#### [Work instructions]
Print all of the data exactly as written.
--------------------------------
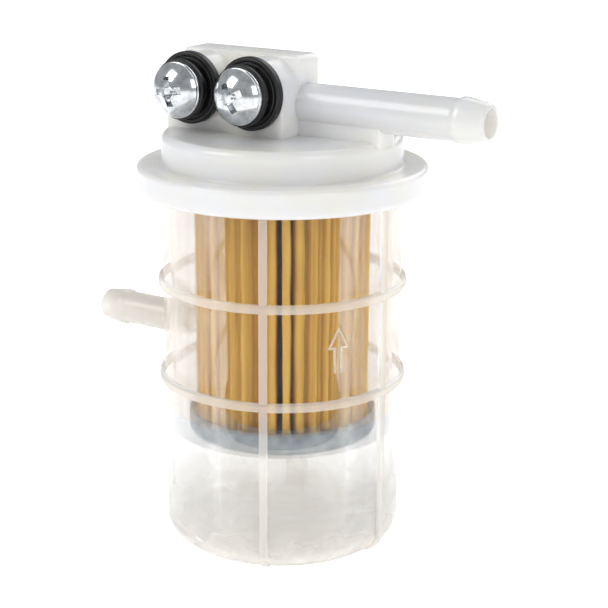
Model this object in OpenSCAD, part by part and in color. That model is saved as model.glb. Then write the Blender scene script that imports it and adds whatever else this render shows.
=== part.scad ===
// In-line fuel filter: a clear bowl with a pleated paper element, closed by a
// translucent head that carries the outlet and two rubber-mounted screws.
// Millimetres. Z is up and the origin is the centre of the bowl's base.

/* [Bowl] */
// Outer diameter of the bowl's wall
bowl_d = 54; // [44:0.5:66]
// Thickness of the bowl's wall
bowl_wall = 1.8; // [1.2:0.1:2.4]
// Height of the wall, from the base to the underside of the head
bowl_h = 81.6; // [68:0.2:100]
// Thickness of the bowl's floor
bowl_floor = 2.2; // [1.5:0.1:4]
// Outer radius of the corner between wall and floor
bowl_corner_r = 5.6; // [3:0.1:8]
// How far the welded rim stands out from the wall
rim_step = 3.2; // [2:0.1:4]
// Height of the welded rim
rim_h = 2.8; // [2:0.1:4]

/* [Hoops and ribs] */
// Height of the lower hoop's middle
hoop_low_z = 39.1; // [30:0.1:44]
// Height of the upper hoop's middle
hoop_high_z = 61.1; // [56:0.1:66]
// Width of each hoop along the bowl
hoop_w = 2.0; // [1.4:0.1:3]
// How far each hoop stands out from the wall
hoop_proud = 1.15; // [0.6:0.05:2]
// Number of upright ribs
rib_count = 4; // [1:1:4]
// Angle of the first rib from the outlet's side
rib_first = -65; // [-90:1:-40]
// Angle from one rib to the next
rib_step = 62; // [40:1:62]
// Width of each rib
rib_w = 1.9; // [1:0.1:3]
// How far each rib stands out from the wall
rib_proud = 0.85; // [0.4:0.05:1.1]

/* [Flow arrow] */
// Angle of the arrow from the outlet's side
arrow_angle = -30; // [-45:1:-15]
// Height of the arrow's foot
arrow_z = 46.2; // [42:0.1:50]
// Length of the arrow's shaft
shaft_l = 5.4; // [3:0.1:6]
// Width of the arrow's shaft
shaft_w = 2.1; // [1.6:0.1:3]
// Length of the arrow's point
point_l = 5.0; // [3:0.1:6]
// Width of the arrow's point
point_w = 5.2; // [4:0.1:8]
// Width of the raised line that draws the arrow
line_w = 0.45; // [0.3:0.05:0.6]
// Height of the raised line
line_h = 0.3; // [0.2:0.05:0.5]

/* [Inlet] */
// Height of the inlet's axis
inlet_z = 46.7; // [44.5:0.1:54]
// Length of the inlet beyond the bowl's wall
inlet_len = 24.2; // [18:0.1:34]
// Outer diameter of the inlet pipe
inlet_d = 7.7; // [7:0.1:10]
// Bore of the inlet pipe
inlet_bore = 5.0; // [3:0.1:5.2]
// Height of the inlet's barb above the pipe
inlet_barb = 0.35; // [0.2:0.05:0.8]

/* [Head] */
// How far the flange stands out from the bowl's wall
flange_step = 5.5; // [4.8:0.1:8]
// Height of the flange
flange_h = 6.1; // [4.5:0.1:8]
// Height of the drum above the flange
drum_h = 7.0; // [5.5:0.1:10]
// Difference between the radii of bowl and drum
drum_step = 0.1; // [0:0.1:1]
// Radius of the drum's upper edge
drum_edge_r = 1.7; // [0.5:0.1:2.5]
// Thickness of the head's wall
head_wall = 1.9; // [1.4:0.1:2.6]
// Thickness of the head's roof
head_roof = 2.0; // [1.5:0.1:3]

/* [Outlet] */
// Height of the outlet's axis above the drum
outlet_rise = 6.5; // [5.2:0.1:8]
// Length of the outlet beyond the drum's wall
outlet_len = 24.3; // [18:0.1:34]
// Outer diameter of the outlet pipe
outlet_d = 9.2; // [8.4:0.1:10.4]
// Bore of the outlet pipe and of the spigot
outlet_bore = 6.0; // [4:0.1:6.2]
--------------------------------
#### [Full solution]
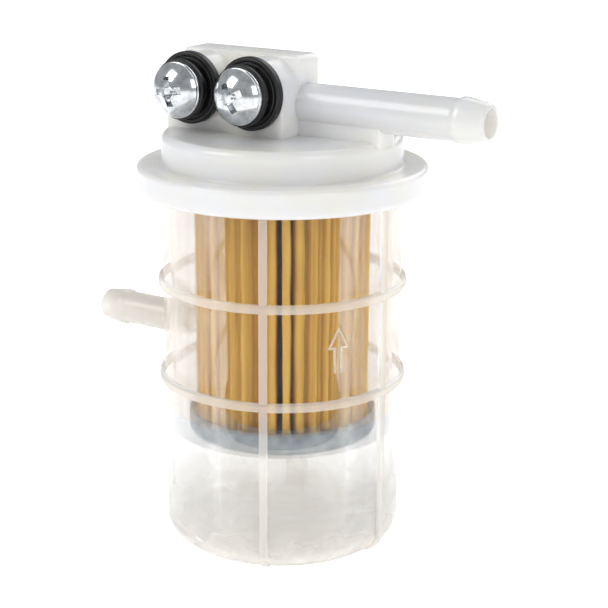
Model this object in OpenSCAD, part by part and in color. That model is saved as model.glb. Then write the Blender scene script that imports it and adds whatever else this render shows.
=== part.scad ===
// In-line fuel filter: a clear bowl with a pleated paper element, closed by a
// translucent head that carries the outlet and two rubber-mounted screws.
// Millimetres. Z is up and the origin is the centre of the bowl's base.

/* [Bowl] */
// Outer diameter of the bowl's wall
bowl_d = 54; // [44:0.5:66]
// Thickness of the bowl's wall
bowl_wall = 1.8; // [1.2:0.1:2.4]
// Height of the wall, from the base to the underside of the head
bowl_h = 81.6; // [68:0.2:100]
// Thickness of the bowl's floor
bowl_floor = 2.2; // [1.5:0.1:4]
// Outer radius of the corner between wall and floor
bowl_corner_r = 5.6; // [3:0.1:8]
// How far the welded rim stands out from the wall
rim_step = 3.2; // [2:0.1:4]
// Height of the welded rim
rim_h = 2.8; // [2:0.1:4]

/* [Hoops and ribs] */
// Height of the lower hoop's middle
hoop_low_z = 39.1; // [30:0.1:44]
// Height of the upper hoop's middle
hoop_high_z = 61.1; // [56:0.1:66]
// Width of each hoop along the bowl
hoop_w = 2.0; // [1.4:0.1:3]
// How far each hoop stands out from the wall
hoop_proud = 1.15; // [0.6:0.05:2]
// Number of upright ribs
rib_count = 4; // [1:1:4]
// Angle of the first rib from the outlet's side
rib_first = -65; // [-90:1:-40]
// Angle from one rib to the next
rib_step = 62; // [40:1:62]
// Width of each rib
rib_w = 1.9; // [1:0.1:3]
// How far each rib stands out from the wall
rib_proud = 0.85; // [0.4:0.05:1.1]

/* [Flow arrow] */
// Angle of the arrow from the outlet's side
arrow_angle = -30; // [-45:1:-15]
// Height of the arrow's foot
arrow_z = 46.2; // [42:0.1:50]
// Length of the arrow's shaft
shaft_l = 5.4; // [3:0.1:6]
// Width of the arrow's shaft
shaft_w = 2.1; // [1.6:0.1:3]
// Length of the arrow's point
point_l = 5.0; // [3:0.1:6]
// Width of the arrow's point
point_w = 5.2; // [4:0.1:8]
// Width of the raised line that draws the arrow
line_w = 0.45; // [0.3:0.05:0.6]
// Height of the raised line
line_h = 0.3; // [0.2:0.05:0.5]

/* [Inlet] */
// Height of the inlet's axis
inlet_z = 46.7; // [44.5:0.1:54]
// Length of the inlet beyond the bowl's wall
inlet_len = 24.2; // [18:0.1:34]
// Outer diameter of the inlet pipe
inlet_d = 7.7; // [7:0.1:10]
// Bore of the inlet pipe
inlet_bore = 5.0; // [3:0.1:5.2]
// Height of the inlet's barb above the pipe
inlet_barb = 0.35; // [0.2:0.05:0.8]

/* [Head] */
// How far the flange stands out from the bowl's wall
flange_step = 5.5; // [4.8:0.1:8]
// Height of the flange
flange_h = 6.1; // [4.5:0.1:8]
// Height of the drum above the flange
drum_h = 7.0; // [5.5:0.1:10]
// Difference between the radii of bowl and drum
drum_step = 0.1; // [0:0.1:1]
// Radius of the drum's upper edge
drum_edge_r = 1.7; // [0.5:0.1:2.5]
// Thickness of the head's wall
head_wall = 1.9; // [1.4:0.1:2.6]
// Thickness of the head's roof
head_roof = 2.0; // [1.5:0.1:3]

/* [Outlet] */
// Height of the outlet's axis above the drum
outlet_rise = 6.5; // [5.2:0.1:8]
// Length of the outlet beyond the drum's wall
outlet_len = 24.3; // [18:0.1:34]
// Outer diameter of the outlet pipe
outlet_d = 9.2; // [8.4:0.1:10.4]
// Bore of the outlet pipe and of the spigot
outlet_bore = 6.0; // [4:0.1:6.2]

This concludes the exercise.